Radial passages 55 are formed in the peripheral wall of infuser ring 48 to provide a fluid passageway between the cavity 47 and an interior bore 57 in the center of the injection ring 48. These passages permit the fluids under pressure in reservoir 53 to be transmitted into the bore 57 of the injection ring and thus onto the outer surface of the coiled tubing passing through the bore 57 as it traverses the stripper 21. Thus the fluid medium contained in reservoir 53 is applied to pipe surface whereupon it may provide a lubricating effect or, depending on the fluid, a remedial effect. Lubricants could range from oils and grease to colloidal fluids using particulates such as Teflon PTFE, Tefzel Fluoropolymer, nylon, etc.

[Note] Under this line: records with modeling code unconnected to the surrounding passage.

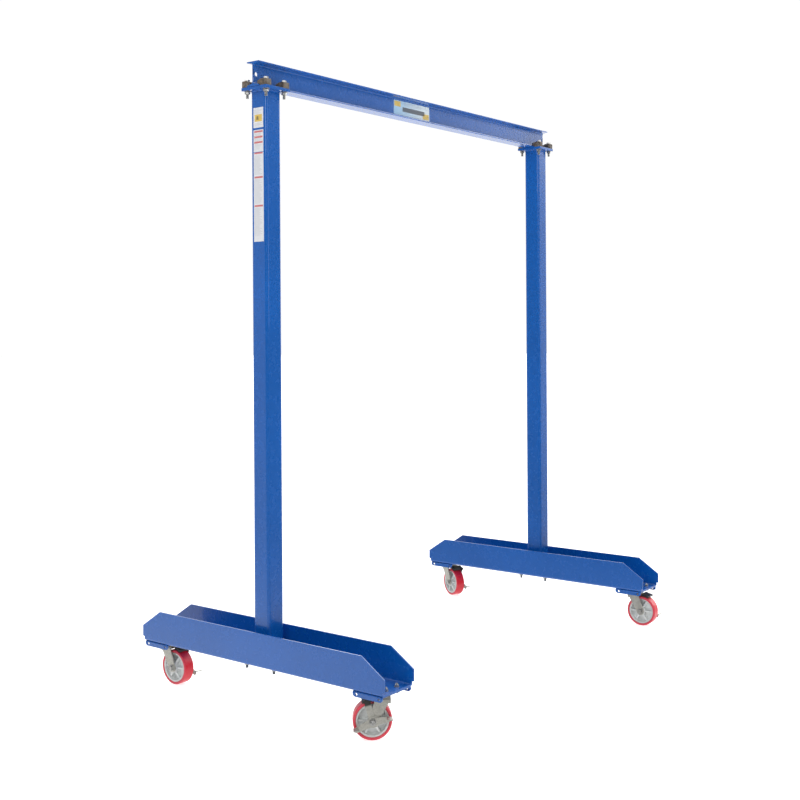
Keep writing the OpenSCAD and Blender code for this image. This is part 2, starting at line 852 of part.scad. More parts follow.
beam();
upright(-1);  // upright_left
upright(1);  // upright_right
top_plates();
foot_plates();
base_channel(-1);  // base_channel_left
base_channel(1);  // base_channel_right
caster_pads();
beam_clamps();
clamp_bolts();
foot_bolts();
frame_nuts();
frame_washers();
upright_labels();
beam_label();
caster_plates();
caster_bolts();
caster_nuts();
kingpins();
swivel_balls();
for (c = CASTERS, piece = CASTER_PIECES)
    at_caster(c[1], c[2], c[3]) caster_piece(piece);
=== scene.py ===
"""Looks of a portable gantry crane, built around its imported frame."""

import json
import math

import bmesh
import bpy
from bpy.props import FloatProperty, FloatVectorProperty, PointerProperty
from mathutils import Matrix, Vector


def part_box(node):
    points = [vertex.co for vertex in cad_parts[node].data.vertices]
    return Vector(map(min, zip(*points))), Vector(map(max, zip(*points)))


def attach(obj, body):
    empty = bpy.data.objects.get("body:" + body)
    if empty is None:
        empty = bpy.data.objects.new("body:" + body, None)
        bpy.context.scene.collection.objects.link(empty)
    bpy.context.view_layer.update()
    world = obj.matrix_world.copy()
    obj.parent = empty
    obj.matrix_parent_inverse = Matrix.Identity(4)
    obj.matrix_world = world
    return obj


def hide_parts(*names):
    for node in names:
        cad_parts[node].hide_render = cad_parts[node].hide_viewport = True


bl_info = {
    "name": "Portable gantry crane",
    "version": (1, 0, 0),
    "blender": (4, 5, 0),
    "location": "View3D > Sidebar > Crane",
    "description": "Builds the finishes and fine pieces of a portable gantry crane",
    "category": "Object",
}

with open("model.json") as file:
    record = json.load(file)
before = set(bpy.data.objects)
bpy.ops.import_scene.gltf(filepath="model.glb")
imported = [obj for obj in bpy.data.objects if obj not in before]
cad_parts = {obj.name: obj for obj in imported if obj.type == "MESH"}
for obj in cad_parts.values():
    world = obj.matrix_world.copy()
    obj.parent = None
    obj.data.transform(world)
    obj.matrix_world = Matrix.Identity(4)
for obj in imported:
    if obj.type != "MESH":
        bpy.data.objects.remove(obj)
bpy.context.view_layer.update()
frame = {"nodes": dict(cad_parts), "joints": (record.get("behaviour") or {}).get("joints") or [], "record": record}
NODES = frame["nodes"]
JOINTS = {joint["name"]: joint for joint in frame["joints"]}
BODY_OF = {
    node: body
    for body, members in frame["record"]["behaviour"]["bodies"].items()
    for node in members
}
CASTERS = [name[len("swivel_"):] for name in JOINTS if name.startswith("swivel_")]
SIDES = ("left", "right")
WORLD_UP = Vector((0, 0, 1))

# Radii and half width that the wheels' and brake arms' finishes follow
WHEEL_RADIUS = JOINTS["roll_" + CASTERS[0]]["pos_m"][2]
TREAD_HALF = WHEEL_RADIUS / 3
RIM_EDGE = WHEEL_RADIUS - 0.0172
# Radii from the axle between which a brake arm's zinc darkens to near black
ARM_DARK_START = WHEEL_RADIUS - 0.0142
ARM_DARK_FULL = WHEEL_RADIUS - 0.0062


# ---------------------------------------------------------------- shader expressions


def feed(tree, socket, item):
    """Links a Value to a socket, or sets the socket to a plain number, colour or vector."""
    if isinstance(item, Value):
        tree.links.new(item.socket, socket)
    else:
        socket.default_value = item


class Value:
    """A node's output in a material; Python's operators on it add Math nodes."""

    def __init__(self, tree, socket):
        self.tree = tree
        self.socket = socket

    def math(self, operation, *items):
        node = self.tree.nodes.new("ShaderNodeMath")
        node.operation = operation
        for socket, item in zip(node.inputs, items):
            feed(self.tree, socket, item)
        return Value(self.tree, node.outputs[0])

    def __add__(self, other):
        return self.math("ADD", self, other)

    def __radd__(self, other):
        return self.math("ADD", other, self)

    def __sub__(self, other):
        return self.math("SUBTRACT", self, other)

    def __rsub__(self, other):
        return self.math("SUBTRACT", other, self)

    def __mul__(self, other):
        return self.math("MULTIPLY", self, other)

    def __rmul__(self, other):
        return self.math("MULTIPLY", other, self)

    def __truediv__(self, other):
        return self.math("DIVIDE", self, other)

    def __rtruediv__(self, other):
        return self.math("DIVIDE", other, self)

    def __neg__(self):
        return self.math("MULTIPLY", self, -1.0)

    def __abs__(self):
        return self.math("ABSOLUTE", self)

    def floor(self):
        return self.math("FLOOR", self)

    def fraction(self):
        return self.math("FRACT", self)

    def root(self):
        return self.math("SQRT", self)


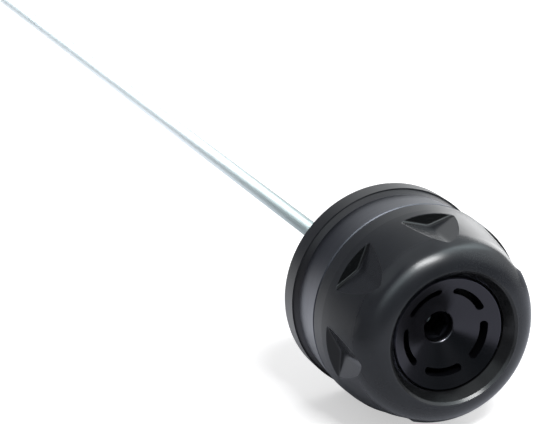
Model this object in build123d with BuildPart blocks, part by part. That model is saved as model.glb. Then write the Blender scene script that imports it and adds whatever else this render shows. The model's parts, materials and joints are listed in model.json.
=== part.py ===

When the infuser device is used for remediation of the coiled tubing surface, pressure applied to the fluid in reservoir 53 causes the fluid to be forced into micro-fissures and cracks in the surface of the tubing as well as by the application of pressure from the two stripper elements. Radial pressure from the stripper elements can be regulated by movement of piston 45 against and away from the lower retaining ring 43. This in turn causes radial expansion and contraction respectively of the upper and lower stripper elements 39, 41. Remediation or repair materials could include resins, epoxies, and synthetic polymeric substances such as silicon, etc.
The infuser device can be used to enhance the working life of the exterior surface of the tubing by providing "in-line" resin/epoxy application to the composite tube after periodic tubing services. Although means are not shown in the drawings, heat may be applied to the fluid materials or to portions of the stripper assembly to enhance the application and curing of repair surfaces on the composite coiled tube.
While a particular embodiment of the present invention has been shown and described, it is apparent that changes and modifications may be made without departing from this invention in its broader aspects, and therefore, the aim in the appended claims is to cover all such changes and modifications as fall within the true spirit and scope of this invention.